Where a line of the listing below includes the word "joints", reproduce that line.

§ Information shown:
-=-=-=-=-
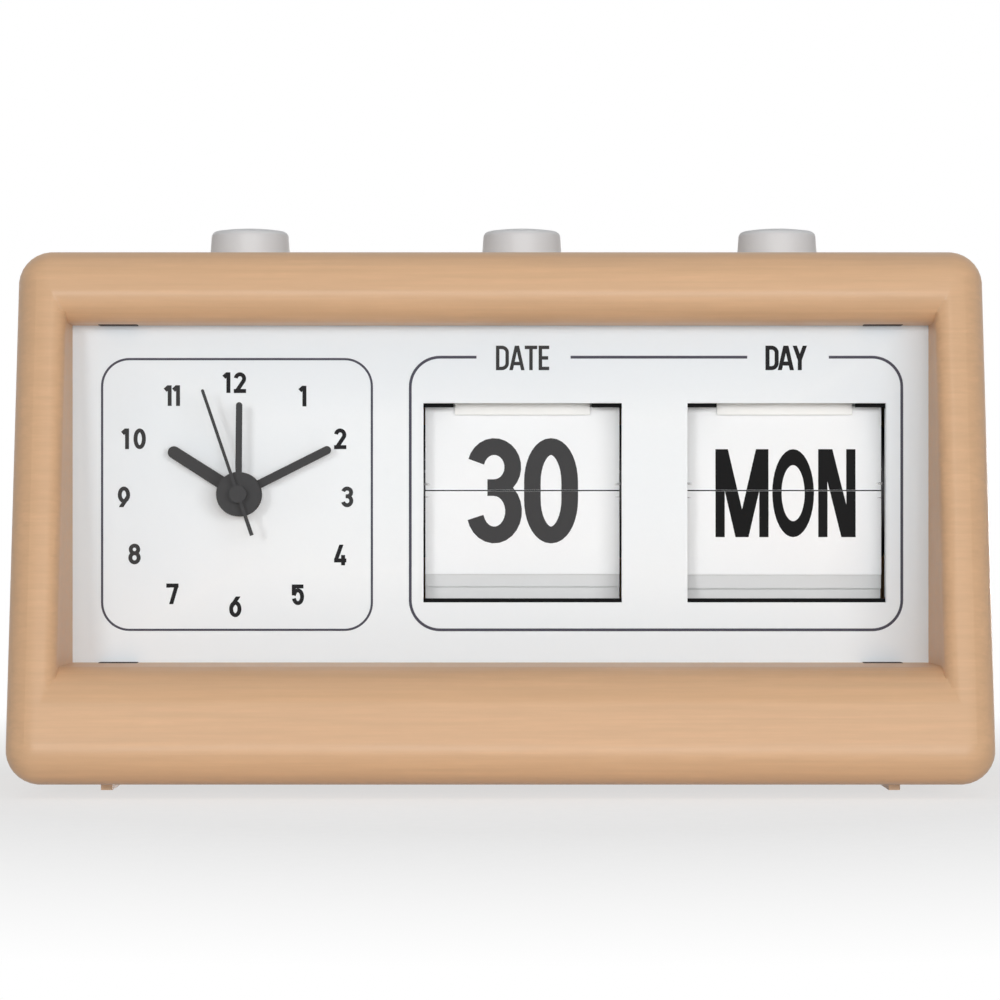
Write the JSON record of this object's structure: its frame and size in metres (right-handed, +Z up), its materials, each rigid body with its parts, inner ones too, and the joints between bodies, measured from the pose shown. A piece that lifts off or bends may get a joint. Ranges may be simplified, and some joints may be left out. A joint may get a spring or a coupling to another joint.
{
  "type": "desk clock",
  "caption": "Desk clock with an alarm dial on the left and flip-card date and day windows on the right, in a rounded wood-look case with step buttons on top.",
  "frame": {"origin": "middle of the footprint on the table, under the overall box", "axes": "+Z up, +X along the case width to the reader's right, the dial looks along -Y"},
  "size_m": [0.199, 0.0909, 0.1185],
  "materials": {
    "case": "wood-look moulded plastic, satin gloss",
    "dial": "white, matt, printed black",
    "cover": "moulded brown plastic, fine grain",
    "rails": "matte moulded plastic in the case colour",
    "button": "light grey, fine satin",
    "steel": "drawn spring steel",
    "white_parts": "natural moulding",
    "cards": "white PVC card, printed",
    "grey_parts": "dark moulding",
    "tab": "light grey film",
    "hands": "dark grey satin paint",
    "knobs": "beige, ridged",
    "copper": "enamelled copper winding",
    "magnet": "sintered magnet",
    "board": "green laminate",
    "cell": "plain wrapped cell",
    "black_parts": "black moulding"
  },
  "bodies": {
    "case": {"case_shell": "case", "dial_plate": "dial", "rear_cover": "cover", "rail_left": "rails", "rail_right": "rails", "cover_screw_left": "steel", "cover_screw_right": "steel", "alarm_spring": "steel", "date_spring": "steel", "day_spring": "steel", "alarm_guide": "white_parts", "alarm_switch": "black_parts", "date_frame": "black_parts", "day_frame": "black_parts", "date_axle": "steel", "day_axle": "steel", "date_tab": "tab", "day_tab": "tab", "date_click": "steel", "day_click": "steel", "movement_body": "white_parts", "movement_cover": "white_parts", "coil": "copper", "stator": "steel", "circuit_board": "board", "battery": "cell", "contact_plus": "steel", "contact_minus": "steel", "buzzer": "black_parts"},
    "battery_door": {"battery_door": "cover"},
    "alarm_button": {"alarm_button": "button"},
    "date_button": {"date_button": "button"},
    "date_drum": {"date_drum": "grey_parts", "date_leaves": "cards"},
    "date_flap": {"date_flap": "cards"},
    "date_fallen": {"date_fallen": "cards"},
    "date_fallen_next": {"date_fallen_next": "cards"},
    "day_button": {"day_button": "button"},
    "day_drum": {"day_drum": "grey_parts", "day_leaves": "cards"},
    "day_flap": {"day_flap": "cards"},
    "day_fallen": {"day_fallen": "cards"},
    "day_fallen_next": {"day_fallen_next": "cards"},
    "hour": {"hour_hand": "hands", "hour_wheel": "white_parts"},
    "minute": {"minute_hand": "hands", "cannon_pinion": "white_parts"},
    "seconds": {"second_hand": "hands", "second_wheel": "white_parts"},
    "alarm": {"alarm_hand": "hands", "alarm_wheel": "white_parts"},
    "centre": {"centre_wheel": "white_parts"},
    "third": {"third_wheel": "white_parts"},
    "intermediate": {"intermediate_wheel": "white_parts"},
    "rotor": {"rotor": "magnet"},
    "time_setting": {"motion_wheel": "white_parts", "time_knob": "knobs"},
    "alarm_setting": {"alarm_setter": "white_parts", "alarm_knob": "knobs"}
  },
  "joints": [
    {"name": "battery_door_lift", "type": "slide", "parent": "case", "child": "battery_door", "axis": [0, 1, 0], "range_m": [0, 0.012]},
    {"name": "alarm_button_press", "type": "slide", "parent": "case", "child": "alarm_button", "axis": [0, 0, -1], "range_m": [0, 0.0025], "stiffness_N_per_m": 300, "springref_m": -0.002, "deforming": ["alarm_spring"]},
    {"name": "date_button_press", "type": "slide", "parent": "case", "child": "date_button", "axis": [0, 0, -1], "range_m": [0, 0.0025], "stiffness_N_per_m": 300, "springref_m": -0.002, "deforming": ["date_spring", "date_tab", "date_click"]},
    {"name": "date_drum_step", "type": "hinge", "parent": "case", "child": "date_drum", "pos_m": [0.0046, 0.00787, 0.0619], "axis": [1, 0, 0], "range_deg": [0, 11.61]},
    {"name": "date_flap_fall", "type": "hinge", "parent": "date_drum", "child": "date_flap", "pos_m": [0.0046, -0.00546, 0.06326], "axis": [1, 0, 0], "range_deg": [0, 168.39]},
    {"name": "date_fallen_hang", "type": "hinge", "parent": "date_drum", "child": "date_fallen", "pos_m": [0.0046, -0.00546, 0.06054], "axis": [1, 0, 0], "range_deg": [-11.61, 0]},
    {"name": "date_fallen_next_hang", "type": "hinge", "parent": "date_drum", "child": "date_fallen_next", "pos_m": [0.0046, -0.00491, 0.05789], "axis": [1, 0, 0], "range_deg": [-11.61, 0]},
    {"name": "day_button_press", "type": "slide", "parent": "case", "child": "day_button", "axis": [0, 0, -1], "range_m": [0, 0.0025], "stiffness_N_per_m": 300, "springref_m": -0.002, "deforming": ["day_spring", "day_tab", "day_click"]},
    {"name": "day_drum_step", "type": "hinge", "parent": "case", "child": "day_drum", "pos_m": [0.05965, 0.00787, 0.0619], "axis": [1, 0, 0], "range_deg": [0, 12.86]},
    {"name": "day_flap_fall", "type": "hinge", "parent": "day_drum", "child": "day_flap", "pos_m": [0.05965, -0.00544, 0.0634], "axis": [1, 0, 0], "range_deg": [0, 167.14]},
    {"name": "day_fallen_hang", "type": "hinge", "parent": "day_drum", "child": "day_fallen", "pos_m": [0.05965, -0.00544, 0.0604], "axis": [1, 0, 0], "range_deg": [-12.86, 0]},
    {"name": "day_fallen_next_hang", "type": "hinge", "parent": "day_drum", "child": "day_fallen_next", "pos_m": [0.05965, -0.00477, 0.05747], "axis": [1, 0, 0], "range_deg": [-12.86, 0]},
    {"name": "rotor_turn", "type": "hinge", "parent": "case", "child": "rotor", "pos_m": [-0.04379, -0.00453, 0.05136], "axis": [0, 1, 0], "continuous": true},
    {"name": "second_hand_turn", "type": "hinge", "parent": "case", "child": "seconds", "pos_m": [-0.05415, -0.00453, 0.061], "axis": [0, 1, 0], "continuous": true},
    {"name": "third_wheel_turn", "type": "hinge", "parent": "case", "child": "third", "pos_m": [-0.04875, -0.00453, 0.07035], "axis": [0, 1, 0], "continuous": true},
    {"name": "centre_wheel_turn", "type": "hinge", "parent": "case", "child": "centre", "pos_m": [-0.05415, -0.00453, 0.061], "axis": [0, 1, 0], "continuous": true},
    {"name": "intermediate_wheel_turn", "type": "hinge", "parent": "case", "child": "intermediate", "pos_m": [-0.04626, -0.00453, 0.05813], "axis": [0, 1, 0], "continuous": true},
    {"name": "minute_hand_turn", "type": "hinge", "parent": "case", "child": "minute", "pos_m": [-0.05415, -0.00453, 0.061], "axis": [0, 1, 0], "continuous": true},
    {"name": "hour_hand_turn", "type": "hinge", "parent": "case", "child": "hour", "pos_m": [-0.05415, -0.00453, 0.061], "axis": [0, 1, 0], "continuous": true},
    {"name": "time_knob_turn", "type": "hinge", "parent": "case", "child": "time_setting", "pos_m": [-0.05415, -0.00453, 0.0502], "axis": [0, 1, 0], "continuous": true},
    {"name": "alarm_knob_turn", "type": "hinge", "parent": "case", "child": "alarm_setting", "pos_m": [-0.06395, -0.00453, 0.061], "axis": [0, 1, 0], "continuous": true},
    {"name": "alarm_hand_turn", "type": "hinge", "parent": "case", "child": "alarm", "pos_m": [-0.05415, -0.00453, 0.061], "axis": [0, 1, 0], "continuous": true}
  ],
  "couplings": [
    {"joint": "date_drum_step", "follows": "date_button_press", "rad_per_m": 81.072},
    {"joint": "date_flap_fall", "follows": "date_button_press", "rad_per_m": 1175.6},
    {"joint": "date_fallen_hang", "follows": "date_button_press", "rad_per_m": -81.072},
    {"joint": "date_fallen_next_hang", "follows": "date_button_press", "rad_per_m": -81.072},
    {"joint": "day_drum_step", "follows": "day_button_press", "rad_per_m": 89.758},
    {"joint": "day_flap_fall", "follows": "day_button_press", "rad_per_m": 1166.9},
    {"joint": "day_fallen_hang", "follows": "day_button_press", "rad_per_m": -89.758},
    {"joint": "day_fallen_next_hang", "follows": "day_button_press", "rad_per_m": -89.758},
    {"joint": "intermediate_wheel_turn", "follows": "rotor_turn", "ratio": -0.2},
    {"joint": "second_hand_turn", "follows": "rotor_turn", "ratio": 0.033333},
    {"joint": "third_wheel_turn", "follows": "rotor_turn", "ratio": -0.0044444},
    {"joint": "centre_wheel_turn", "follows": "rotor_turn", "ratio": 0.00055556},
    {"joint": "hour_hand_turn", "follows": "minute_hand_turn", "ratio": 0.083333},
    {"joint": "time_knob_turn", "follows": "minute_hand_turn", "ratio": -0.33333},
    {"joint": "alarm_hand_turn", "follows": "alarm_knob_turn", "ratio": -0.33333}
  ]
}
-=-=-=-=-
§ Final result:
Write the JSON record of this object's structure: its frame and size in metres (right-handed, +Z up), its materials, each rigid body with its parts, inner ones too, and the joints between bodies, measured from the pose shown. A piece that lifts off or bends may get a joint. Ranges may be simplified, and some joints may be left out. A joint may get a spring or a coupling to another joint.
  "joints": [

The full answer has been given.